» WHAT IS ASKED
Can you write out all of the material below, word for word?

* * * * * * *

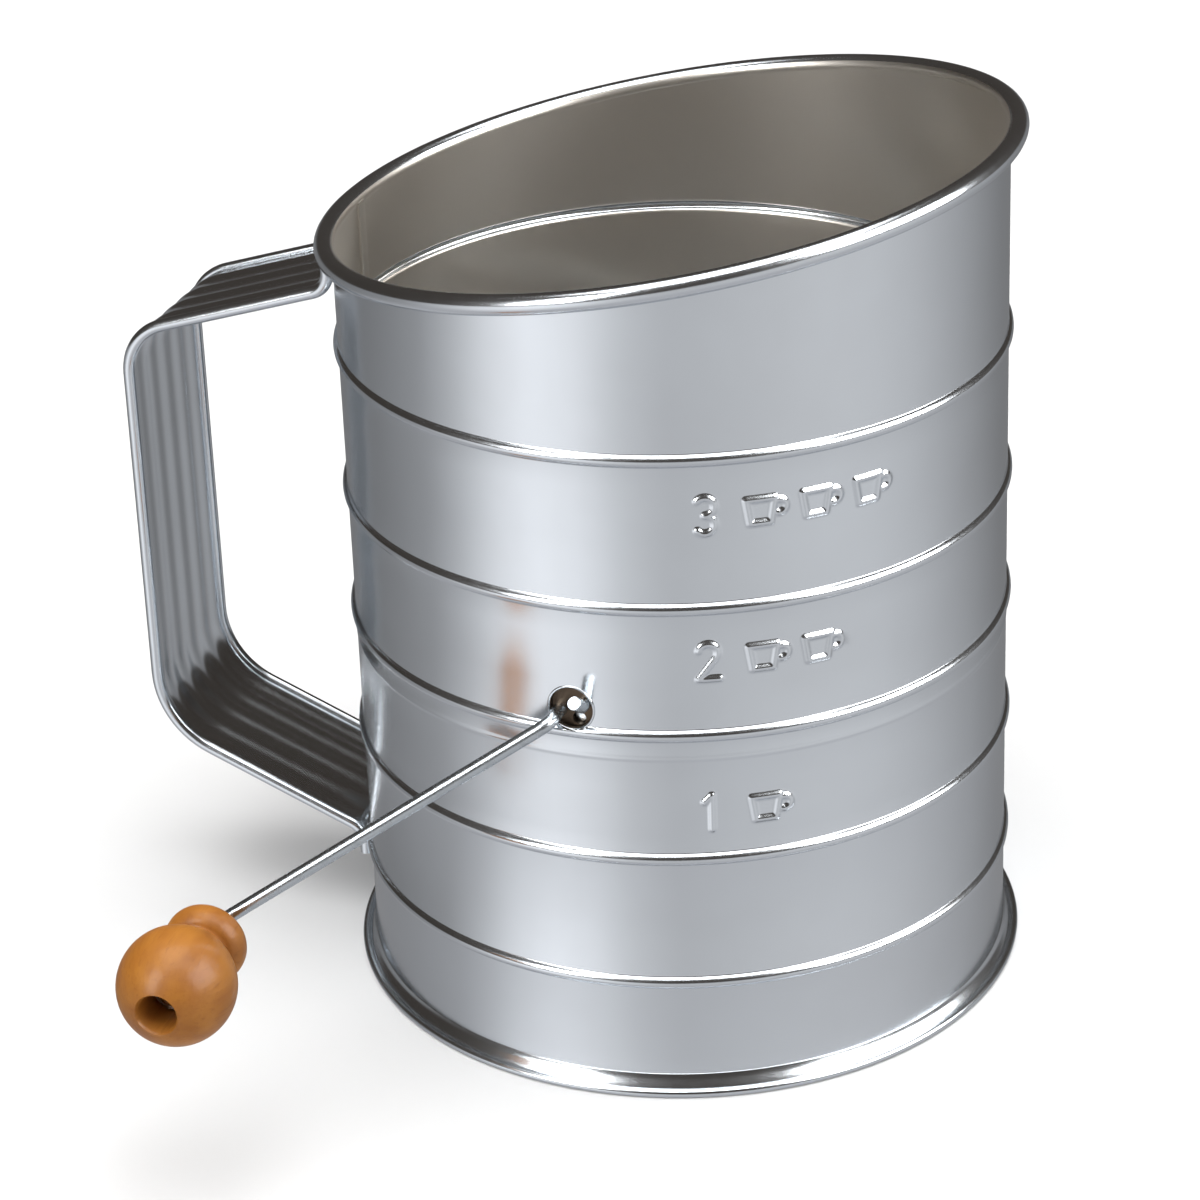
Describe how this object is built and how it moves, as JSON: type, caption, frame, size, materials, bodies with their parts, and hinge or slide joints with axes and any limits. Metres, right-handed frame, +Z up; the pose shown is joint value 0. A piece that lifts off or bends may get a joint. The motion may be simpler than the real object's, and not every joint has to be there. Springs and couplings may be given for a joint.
{
  "type": "flour sifter",
  "caption": "Hand-cranked flour sifter: ribbed tin cylinder with a slanted rolled rim, strap handle, dished screen, wire agitator, slanted crank arm and wooden ball knob.",
  "frame": {"origin": "centre of the foot ring, on the surface it stands on", "axes": "+Z up along the body's axis, +X towards the spout side where the rim is highest, handle at -X, crank comes out at -Y and its shaft lies along Y"},
  "size_m": [0.1537, 0.1684, 0.1511],
  "materials": {
    "tinplate": "satin tinplate",
    "screen": "woven wire",
    "bright_wire": "bright drawn steel wire",
    "hidden_wire": "plain steel wire inside a rolled edge",
    "ferrule": "dull tinned steel",
    "varnished_wood": "honey varnish"
  },
  "bodies": {
    "body": {"body_wall": "tinplate", "rim_wire": "hidden_wire", "foot_ring": "tinplate", "foot_wire": "hidden_wire", "screen_bowl": "screen", "screen_ring": "tinplate", "handle_strap": "tinplate", "handle_wire_front": "hidden_wire", "handle_wire_rear": "hidden_wire", "handle_welds": "tinplate"},
    "crank": {"crank_wire": "bright_wire", "agitator_wire_centre": "bright_wire", "agitator_wire_stop": "bright_wire", "agitator_wire_lower": "bright_wire", "front_ferrule": "ferrule", "rear_ferrule": "ferrule", "knob_washer": "ferrule"},
    "knob": {"knob": "varnished_wood"}
  },
  "joints": [
    {"name": "crank_spin", "type": "hinge", "parent": "body", "child": "crank", "pos_m": [0, 0, 0.0704], "axis": [0, -1, 0], "continuous": true},
    {"name": "knob_spin", "type": "hinge", "parent": "crank", "child": "knob", "pos_m": [-0.0506, -0.10009, 0.0374], "axis": [0.061, -0.9981, 0], "continuous": true}
  ]
}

* * * * * * *

» FULL OUTPUT
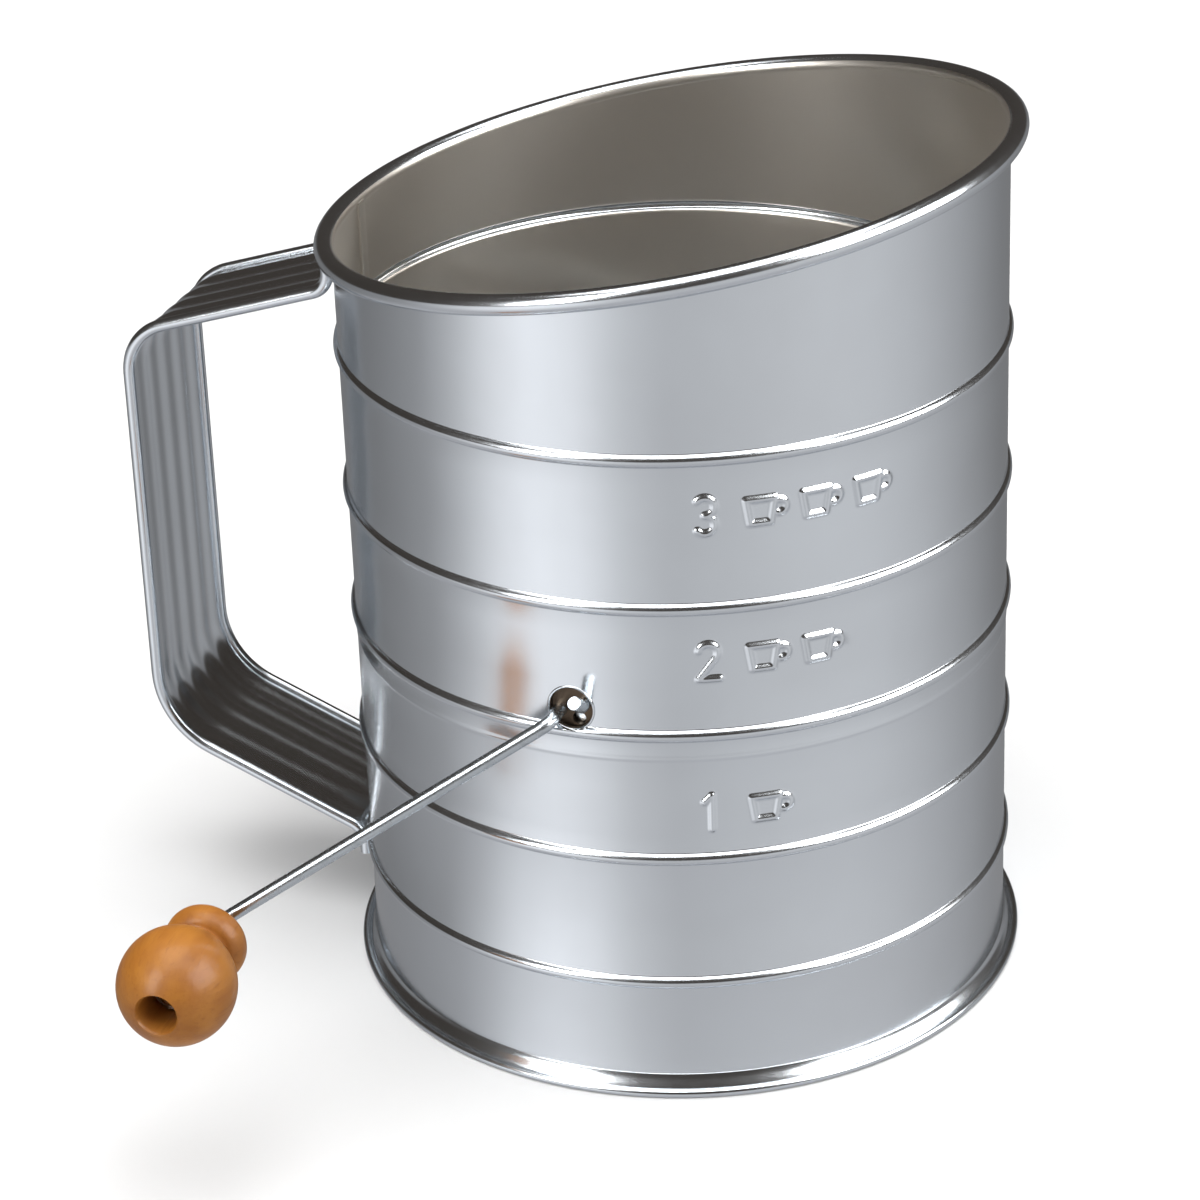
Describe how this object is built and how it moves, as JSON: type, caption, frame, size, materials, bodies with their parts, and hinge or slide joints with axes and any limits. Metres, right-handed frame, +Z up; the pose shown is joint value 0. A piece that lifts off or bends may get a joint. The motion may be simpler than the real object's, and not every joint has to be there. Springs and couplings may be given for a joint.
{
  "type": "flour sifter",
  "caption": "Hand-cranked flour sifter: ribbed tin cylinder with a slanted rolled rim, strap handle, dished screen, wire agitator, slanted crank arm and wooden ball knob.",
  "frame": {"origin": "centre of the foot ring, on the surface it stands on", "axes": "+Z up along the body's axis, +X towards the spout side where the rim is highest, handle at -X, crank comes out at -Y and its shaft lies along Y"},
  "size_m": [0.1537, 0.1684, 0.1511],
  "materials": {
    "tinplate": "satin tinplate",
    "screen": "woven wire",
    "bright_wire": "bright drawn steel wire",
    "hidden_wire": "plain steel wire inside a rolled edge",
    "ferrule": "dull tinned steel",
    "varnished_wood": "honey varnish"
  },
  "bodies": {
    "body": {"body_wall": "tinplate", "rim_wire": "hidden_wire", "foot_ring": "tinplate", "foot_wire": "hidden_wire", "screen_bowl": "screen", "screen_ring": "tinplate", "handle_strap": "tinplate", "handle_wire_front": "hidden_wire", "handle_wire_rear": "hidden_wire", "handle_welds": "tinplate"},
    "crank": {"crank_wire": "bright_wire", "agitator_wire_centre": "bright_wire", "agitator_wire_stop": "bright_wire", "agitator_wire_lower": "bright_wire", "front_ferrule": "ferrule", "rear_ferrule": "ferrule", "knob_washer": "ferrule"},
    "knob": {"knob": "varnished_wood"}
  },
  "joints": [
    {"name": "crank_spin", "type": "hinge", "parent": "body", "child": "crank", "pos_m": [0, 0, 0.0704], "axis": [0, -1, 0], "continuous": true},
    {"name": "knob_spin", "type": "hinge", "parent": "crank", "child": "knob", "pos_m": [-0.0506, -0.10009, 0.0374], "axis": [0.061, -0.9981, 0], "continuous": true}
  ]
}